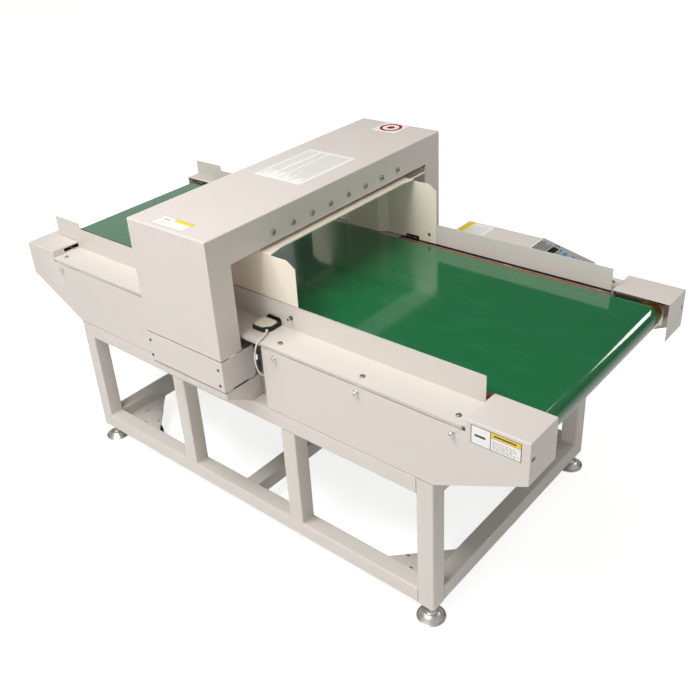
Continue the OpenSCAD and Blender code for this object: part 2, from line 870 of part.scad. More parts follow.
module motor_pulley() {
    color(zinc_c) placed() {
        pulley(-motor_x, motor_z, motor_pulley_r, 0);
        rod_y(-motor_x, side_y(near, pulley_in), side_y(near, motor_face_in - output_in), motor_z, output_r);
    }
}

module drive_pulley() {
    color(zinc_c) placed() pulley(-roller_x, roller_z, drive_pulley_r, shaft_r + run_gap / 4);
}

// Closed outline round two circles: an arc on each, joined by their outer tangents
arc_steps = 24;
function arc(mid_x, r, a0, a1) =
    [for (i = [0:arc_steps]) let (a = a0 + (a1 - a0) * i / arc_steps) [mid_x + r * cos(a), r * sin(a)]];
module loop_outline(d, r0, r1) {
    a = acos((r0 - r1) / d);
    polygon(concat(arc(0, r0, a, 360 - a), arc(d, r1, -a, a)));
}

module drive_belt() {
    dx = roller_x - motor_x;
    dz = motor_z - roller_z;
    d = sqrt(dx * dx + dz * dz);
    r0 = drive_pulley_r - drive_belt_t + rest_gap;
    r1 = motor_pulley_r - drive_belt_t + rest_gap;
    y0 = side_y(near, pulley_out) + pulley_flange_t + rest_gap;
    color(black_c) placed() translate([-roller_x, 0, roller_z])
        along_y(y0, y0 + drive_belt_w) rotate(atan2(dz, dx)) difference() {
            loop_outline(d, r0 + drive_belt_t, r1 + drive_belt_t);
            loop_outline(d, r0, r1);
        }
}

// Side covers with their end caps
lip_gap = 2.5;
riser_slot_l = 60;
riser_slot_h = 12;
riser_slot_in = 16;
riser_slot_drop = 5.5;
cover_return = 12;
end_slot_l = 18;
end_slot_w = 9;
end_hole_r = 6;

module side_cover(end, side) {
    y_out = side * frame_w / 2;
    y_in = side_y(side, cap_in);
    x0 = end * cover_start(end);
    xc = end * cap_x;
    xe = end * cover_end(end);
    top = deck_z - lip - lip_gap;
    hole_y = takeup_y(side);
    color(paint_c) placed() difference() {
        union() {
            along_y(y_out - side * sheet, y_out) polygon([
                [x0, frame_h + cover_lift],
                [end * frame_len / 2, frame_h + cover_lift],
                [xe, cover_end_z],
                [xe, cap_z],
                [xc, cap_z],
                [xc, top],
                [x0, top]
            ]);
            block([xc, y_in, cap_z - sheet], [xe, y_out, cap_z]);
            block([xe - end * sheet, y_in, cover_end_z], [xe, y_out, cap_z]);
            block([xc, y_in, top], [xc + end * sheet, y_out, cap_z]);
            block([x0, y_out - side * cover_return, frame_h + cover_lift], [x0 + end * sheet, y_out, top]);
        }
        block([xc - end * cut, y_in + side * riser_slot_in, cap_z - riser_slot_drop - riser_slot_h],
            [xc + end * (sheet + cut), y_in + side * (riser_slot_in + riser_slot_l),
                cap_z - riser_slot_drop]);
        if (side == near) {
            for (s = [-1, 1])
                rod_x(xe - end * (sheet + cut), xe + end * cut,
                    hole_y + s * (end_slot_l - end_slot_w) / 2, roller_z, end_slot_w / 2);
            block([xe - end * (sheet + cut), hole_y - (end_slot_l - end_slot_w) / 2,
                roller_z - end_slot_w / 2],
                [xe + end * cut, hole_y + (end_slot_l - end_slot_w) / 2, roller_z + end_slot_w / 2]);
        }
        if (side == far) rod_x(xe - end * (sheet + cut), xe + end * cut, hole_y, roller_z, end_hole_r);
        for (i = [first_screw(end, side):screw_count(end) - 1])
            rod_y(cover_screw_x(end, i), y_out - side * (sheet + cut), y_out + side * cut,
                cover_screw_z, cap_shank_r + hole_gap);
        block([xc - end * cut, y_in - side * cut, top - cut],
            [xc + end * (sheet + cut), side_y(side, web_in + web_t + rest_gap), deck_z + rest_gap]);
    }
}

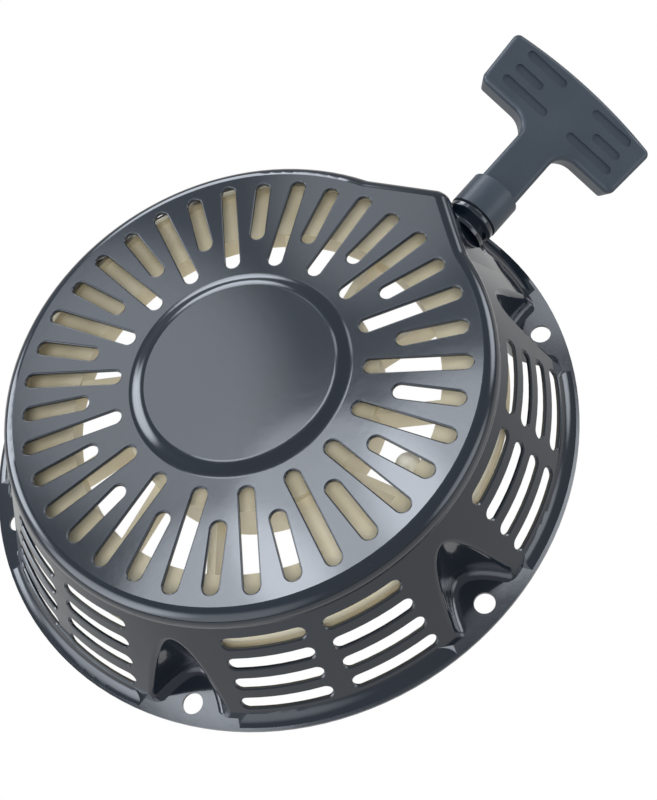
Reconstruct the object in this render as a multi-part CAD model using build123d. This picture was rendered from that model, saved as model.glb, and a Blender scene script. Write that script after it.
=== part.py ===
from build123d import *
import os
from math import acos, atan2, cos, degrees, hypot, pi, radians, sin, tan

# Recoil starter for a small engine, lying on its mounting flange.
# Origin: centre of the mounting face. +Z runs up the reel's axis and out of the slotted top,
# +X is the way the cord is pulled. All sizes are in millimetres.

os.makedirs("parts", exist_ok=True)

# ---- housing -------------------------------------------------------------------------------
sheet = 1.2
plate_z = 44.3
disc_rise = 1.3
disc_flat_r = 32.6
disc_foot_r = 38.4
rim_r = 85.0
rim_fillet = 4.8
crease_drop = 6.0
skirt_slope = 0.484
flange_r = 107.0
flange_roll = 3.0

mount_count = 6
mount_phase = 27.0
mount_r = 100.0
mount_hole_r = 3.5
pocket_apex_r = 87.8
pocket_breadth = 13.0
pocket_end_r = 116.0
pocket_floor_fillet = 3.0
pocket_lip_fillet = 2.5

slot_count = 36
slot_width = 5.2
slot_rounding = 0.5
long_slot_in_r = 41.8
long_slot_out_r = 77.1
short_slot_in_r = 52.6
short_slot_out_r = 76.3

window_rows = 4
window_top_z = 32.0
window_pitch = 9.0
window_height = 4.8
window_arc = 17.2
window_offset = 10.5
window_chamfer = 0.4

# ---- nose that carries the cord guide --------------------------------------------------------
guide_y = -16.5
guide_z = 25.25
nose_tip_x = 93.5
nose_flank_y = 20.0
nose_corner_y = -9.0
nose_low_y = -12.5
nose_waist = (85.8, -22.8)
nose_root = (76.3, -36.0)
nose_tangent_drop = 3.2
nose_foot_inset = 0.4
nose_foot_angles = (10.5, -5.0, -7.8, -15.8, -23.6)
nose_overlap_x = 60.0
nose_corner_r = 4.5
guide_barrel_r = 6.2
guide_lip_r = 9.2
guide_lip_width = 1.9
guide_lip_rounding = 0.6
guide_seat_width = 1.4
guide_neck_rise = 0.9
guide_neck_back = 3.6
guide_roll_back = 1.6
guide_gap = 0.5
liner_r = 4.9
liner_flare = 1.2
guide_bore_gap = 0.7
recess_r = 11.6
recess_seat_x = 90.6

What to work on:
Print all the data exactly.

Completed exercise:
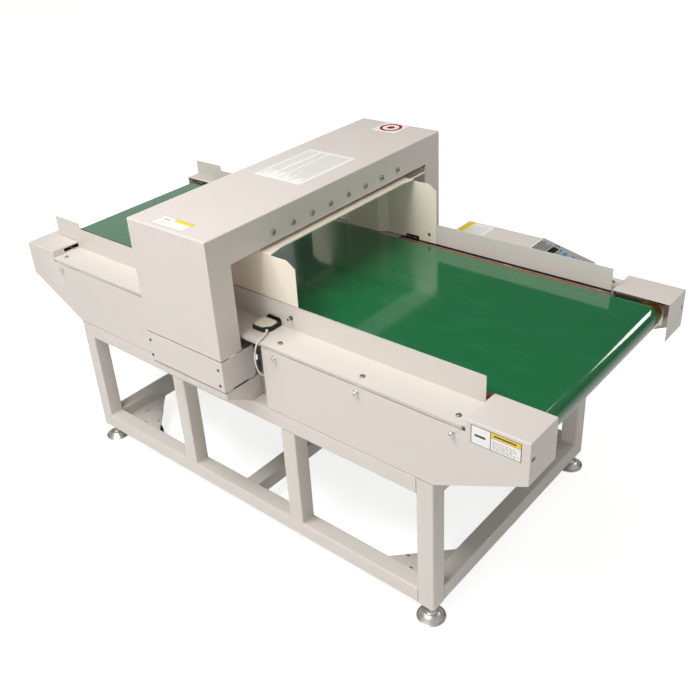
Continue the OpenSCAD and Blender code for this object: part 2, from line 870 of part.scad. More parts follow.
module motor_pulley() {
    color(zinc_c) placed() {
        pulley(-motor_x, motor_z, motor_pulley_r, 0);
        rod_y(-motor_x, side_y(near, pulley_in), side_y(near, motor_face_in - output_in), motor_z, output_r);
    }
}

module drive_pulley() {
    color(zinc_c) placed() pulley(-roller_x, roller_z, drive_pulley_r, shaft_r + run_gap / 4);
}

// Closed outline round two circles: an arc on each, joined by their outer tangents
arc_steps = 24;
function arc(mid_x, r, a0, a1) =
    [for (i = [0:arc_steps]) let (a = a0 + (a1 - a0) * i / arc_steps) [mid_x + r * cos(a), r * sin(a)]];
module loop_outline(d, r0, r1) {
    a = acos((r0 - r1) / d);
    polygon(concat(arc(0, r0, a, 360 - a), arc(d, r1, -a, a)));
}

module drive_belt() {
    dx = roller_x - motor_x;
    dz = motor_z - roller_z;
    d = sqrt(dx * dx + dz * dz);
    r0 = drive_pulley_r - drive_belt_t + rest_gap;
    r1 = motor_pulley_r - drive_belt_t + rest_gap;
    y0 = side_y(near, pulley_out) + pulley_flange_t + rest_gap;
    color(black_c) placed() translate([-roller_x, 0, roller_z])
        along_y(y0, y0 + drive_belt_w) rotate(atan2(dz, dx)) difference() {
            loop_outline(d, r0 + drive_belt_t, r1 + drive_belt_t);
            loop_outline(d, r0, r1);
        }
}

// Side covers with their end caps
lip_gap = 2.5;
riser_slot_l = 60;
riser_slot_h = 12;
riser_slot_in = 16;
riser_slot_drop = 5.5;
cover_return = 12;
end_slot_l = 18;
end_slot_w = 9;
end_hole_r = 6;

module side_cover(end, side) {
    y_out = side * frame_w / 2;
    y_in = side_y(side, cap_in);
    x0 = end * cover_start(end);
    xc = end * cap_x;
    xe = end * cover_end(end);
    top = deck_z - lip - lip_gap;
    hole_y = takeup_y(side);
    color(paint_c) placed() difference() {
        union() {
            along_y(y_out - side * sheet, y_out) polygon([
                [x0, frame_h + cover_lift],
                [end * frame_len / 2, frame_h + cover_lift],
                [xe, cover_end_z],
                [xe, cap_z],
                [xc, cap_z],
                [xc, top],
                [x0, top]
            ]);
            block([xc, y_in, cap_z - sheet], [xe, y_out, cap_z]);
            block([xe - end * sheet, y_in, cover_end_z], [xe, y_out, cap_z]);
            block([xc, y_in, top], [xc + end * sheet, y_out, cap_z]);
            block([x0, y_out - side * cover_return, frame_h + cover_lift], [x0 + end * sheet, y_out, top]);
        }
        block([xc - end * cut, y_in + side * riser_slot_in, cap_z - riser_slot_drop - riser_slot_h],
            [xc + end * (sheet + cut), y_in + side * (riser_slot_in + riser_slot_l),
                cap_z - riser_slot_drop]);
        if (side == near) {
            for (s = [-1, 1])
                rod_x(xe - end * (sheet + cut), xe + end * cut,
                    hole_y + s * (end_slot_l - end_slot_w) / 2, roller_z, end_slot_w / 2);
            block([xe - end * (sheet + cut), hole_y - (end_slot_l - end_slot_w) / 2,
                roller_z - end_slot_w / 2],
                [xe + end * cut, hole_y + (end_slot_l - end_slot_w) / 2, roller_z + end_slot_w / 2]);
        }
        if (side == far) rod_x(xe - end * (sheet + cut), xe + end * cut, hole_y, roller_z, end_hole_r);
        for (i = [first_screw(end, side):screw_count(end) - 1])
            rod_y(cover_screw_x(end, i), y_out - side * (sheet + cut), y_out + side * cut,
                cover_screw_z, cap_shank_r + hole_gap);
        block([xc - end * cut, y_in - side * cut, top - cut],
            [xc + end * (sheet + cut), side_y(side, web_in + web_t + rest_gap), deck_z + rest_gap]);
    }
}

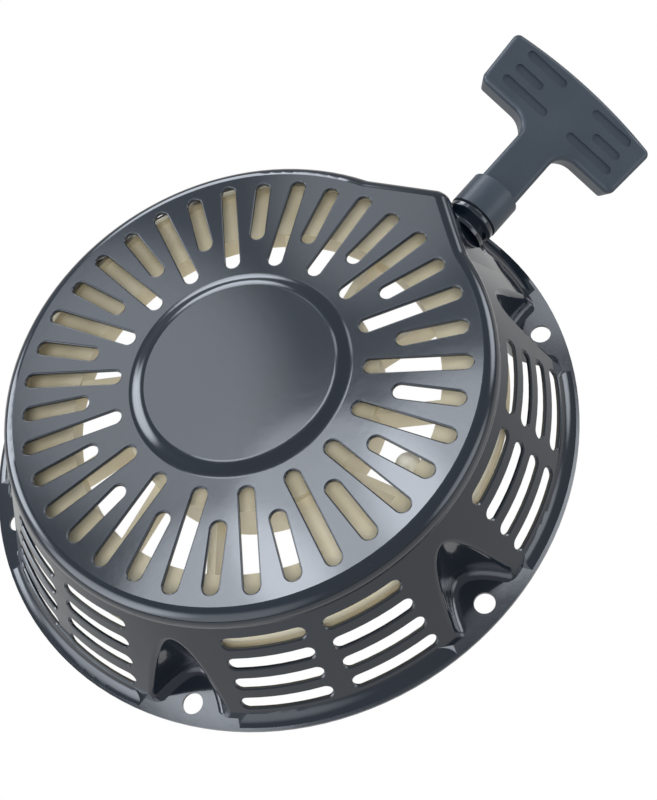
Reconstruct the object in this render as a multi-part CAD model using build123d. This picture was rendered from that model, saved as model.glb, and a Blender scene script. Write that script after it.
=== part.py ===
from build123d import *
import os
from math import acos, atan2, cos, degrees, hypot, pi, radians, sin, tan

# Recoil starter for a small engine, lying on its mounting flange.
# Origin: centre of the mounting face. +Z runs up the reel's axis and out of the slotted top,
# +X is the way the cord is pulled. All sizes are in millimetres.

os.makedirs("parts", exist_ok=True)

# ---- housing -------------------------------------------------------------------------------
sheet = 1.2
plate_z = 44.3
disc_rise = 1.3
disc_flat_r = 32.6
disc_foot_r = 38.4
rim_r = 85.0
rim_fillet = 4.8
crease_drop = 6.0
skirt_slope = 0.484
flange_r = 107.0
flange_roll = 3.0

mount_count = 6
mount_phase = 27.0
mount_r = 100.0
mount_hole_r = 3.5
pocket_apex_r = 87.8
pocket_breadth = 13.0
pocket_end_r = 116.0
pocket_floor_fillet = 3.0
pocket_lip_fillet = 2.5

slot_count = 36
slot_width = 5.2
slot_rounding = 0.5
long_slot_in_r = 41.8
long_slot_out_r = 77.1
short_slot_in_r = 52.6
short_slot_out_r = 76.3

window_rows = 4
window_top_z = 32.0
window_pitch = 9.0
window_height = 4.8
window_arc = 17.2
window_offset = 10.5
window_chamfer = 0.4

# ---- nose that carries the cord guide --------------------------------------------------------
guide_y = -16.5
guide_z = 25.25
nose_tip_x = 93.5
nose_flank_y = 20.0
nose_corner_y = -9.0
nose_low_y = -12.5
nose_waist = (85.8, -22.8)
nose_root = (76.3, -36.0)
nose_tangent_drop = 3.2
nose_foot_inset = 0.4
nose_foot_angles = (10.5, -5.0, -7.8, -15.8, -23.6)
nose_overlap_x = 60.0
nose_corner_r = 4.5
guide_barrel_r = 6.2
guide_lip_r = 9.2
guide_lip_width = 1.9
guide_lip_rounding = 0.6
guide_seat_width = 1.4
guide_neck_rise = 0.9
guide_neck_back = 3.6
guide_roll_back = 1.6
guide_gap = 0.5
liner_r = 4.9
liner_flare = 1.2
guide_bore_gap = 0.7
recess_r = 11.6
recess_seat_x = 90.6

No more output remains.